** Begin GIVEN INFORMATION **

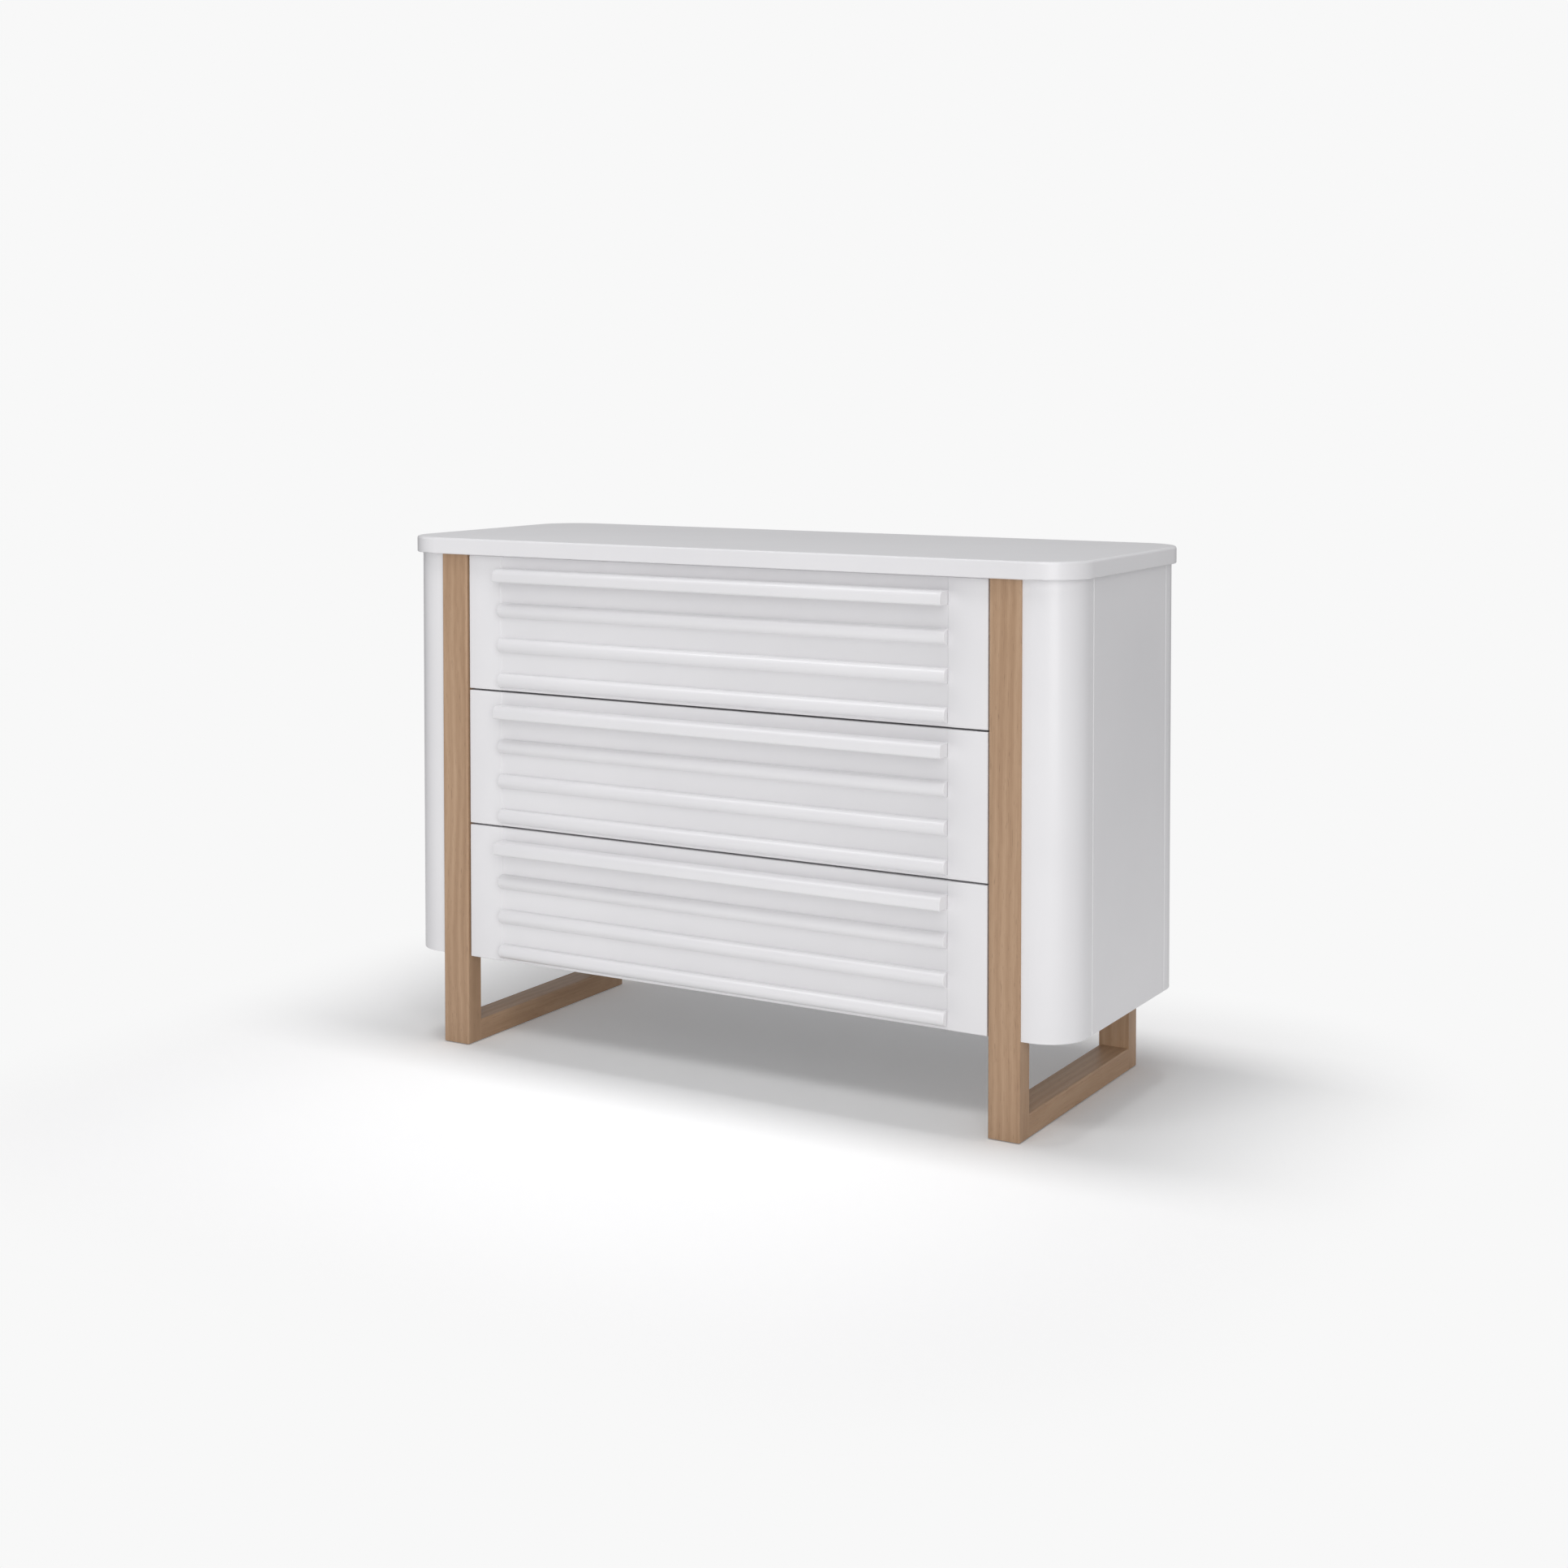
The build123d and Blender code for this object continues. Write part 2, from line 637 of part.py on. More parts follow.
cabinet_members = []
for index, drawer_name in enumerate(DRAWER_NAMES):
    base = front_base(index)
    cabinet_member = make_cabinet_member(base)
    cabinet_members += [cabinet_member, mirrored(cabinet_member, True)]
    middle_member = make_middle_member(base)
    drawer_member = make_drawer_member(base)
    save([middle_member, mirrored(middle_member, True)], f"{drawer_name}_slide_middle_members")
    save([drawer_member, mirrored(drawer_member, True)], f"{drawer_name}_slide_drawer_members")

    save(make_front(base), f"{drawer_name}_drawer_front")
    save(make_pull(base), f"{drawer_name}_drawer_pull")
    save([make_rib(z) for z in bead_heights(base)[1:]], f"{drawer_name}_drawer_ribs")
    save(make_box_front(base), f"{drawer_name}_box_front")
    save(make_box_back(base), f"{drawer_name}_box_back")
    save(make_box_bottom(base), f"{drawer_name}_box_bottom")
    save(mirrored(make_box_side(base), True), f"{drawer_name}_box_left_side")
    save(make_box_side(base), f"{drawer_name}_box_right_side")
    screw_length = BOX_WALL + FRONT_SCREW_BITE
    front_screws = [screw(place, (0, -1, 0), screw_length) for place in front_screw_places(base)]
    save(front_screws, f"{drawer_name}_front_screws")
save(cabinet_members, "slide_cabinet_members")
print("height", total_height, "depth", overall_depth)
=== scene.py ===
"""Looks of the changing table: its materials, a pale studio floor, soft light and a camera.

Everything is in metres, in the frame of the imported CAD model: +Z up, drawers open towards -Y.
"""
import json
import math

import bmesh
import bpy
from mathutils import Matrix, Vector


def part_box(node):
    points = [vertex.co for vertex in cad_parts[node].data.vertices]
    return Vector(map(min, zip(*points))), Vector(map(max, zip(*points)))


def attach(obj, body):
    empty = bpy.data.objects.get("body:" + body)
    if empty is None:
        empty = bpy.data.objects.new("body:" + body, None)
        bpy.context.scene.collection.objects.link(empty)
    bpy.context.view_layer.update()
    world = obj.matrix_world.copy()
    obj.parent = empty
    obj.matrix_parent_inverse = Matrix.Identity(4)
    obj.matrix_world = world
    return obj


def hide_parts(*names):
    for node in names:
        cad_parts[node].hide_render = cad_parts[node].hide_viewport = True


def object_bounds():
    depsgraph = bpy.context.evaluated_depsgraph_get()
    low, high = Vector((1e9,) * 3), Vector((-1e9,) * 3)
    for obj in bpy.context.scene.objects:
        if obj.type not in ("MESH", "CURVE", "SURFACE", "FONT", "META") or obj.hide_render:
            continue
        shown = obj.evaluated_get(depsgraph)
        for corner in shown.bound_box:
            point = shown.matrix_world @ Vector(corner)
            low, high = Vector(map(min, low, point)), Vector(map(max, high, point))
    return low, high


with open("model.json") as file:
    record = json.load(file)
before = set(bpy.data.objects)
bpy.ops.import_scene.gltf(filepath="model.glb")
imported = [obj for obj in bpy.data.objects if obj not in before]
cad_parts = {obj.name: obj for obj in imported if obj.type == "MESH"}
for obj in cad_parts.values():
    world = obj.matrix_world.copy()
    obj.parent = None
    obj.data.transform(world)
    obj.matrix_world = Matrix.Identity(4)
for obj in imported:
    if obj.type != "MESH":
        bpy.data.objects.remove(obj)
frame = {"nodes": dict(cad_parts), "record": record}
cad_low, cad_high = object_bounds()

# ------------------------------------------------------------------ camera and stage
CAMERA_PLACE = Vector((1.9695, -3.3568, 1.1323))
CAMERA_TURN = math.radians(30.343)      # to the left of straight on
CAMERA_TILT = math.radians(-2.0)        # a little downwards
CAMERA_LENS_MM = 52.77
CAMERA_SENSOR_MM = 36.0
CAMERA_SHIFT = -0.1993                  # as a share of the picture's width

BACKDROP = (0.939, 0.939, 0.939)        # what the camera sees beyond the shaded stretch of floor
SKY_LIGHT = (0.230, 0.230, 0.236)       # what the object gets from all round
FLOOR_SIZE = 30.0
FLOOR_GAIN = 0.99                       # how strongly the picture shows the light on the floor
FLOOR_GLOW = 0.12                       # a little more brightness, which casts no light
FLOOR_BOUNCE = 0.90                     # the share of its light that the floor sends up to the object
BOUNCE_GLOW = 0.36                      # and the light that its front stretch sends up by itself,
GLOW_NEAR = -0.60                       # from this Y on
GLOW_FULL = -1.20                       # and in full from this one

SHADED_LOW = (-0.60, -0.75)             # the stretch of floor that keeps its shadows, drawers out or in
SHADED_HIGH = (0.60, 0.22)
SHADE_FADE = (0.08, 0.55)               # how far outside it they start to fade, and where they end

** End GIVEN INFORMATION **

**TASK PROMPT**
Scan the material above. Return every line containing the string "depsgraph".

**RESULT**
    depsgraph = bpy.context.evaluated_depsgraph_get()
        shown = obj.evaluated_get(depsgraph)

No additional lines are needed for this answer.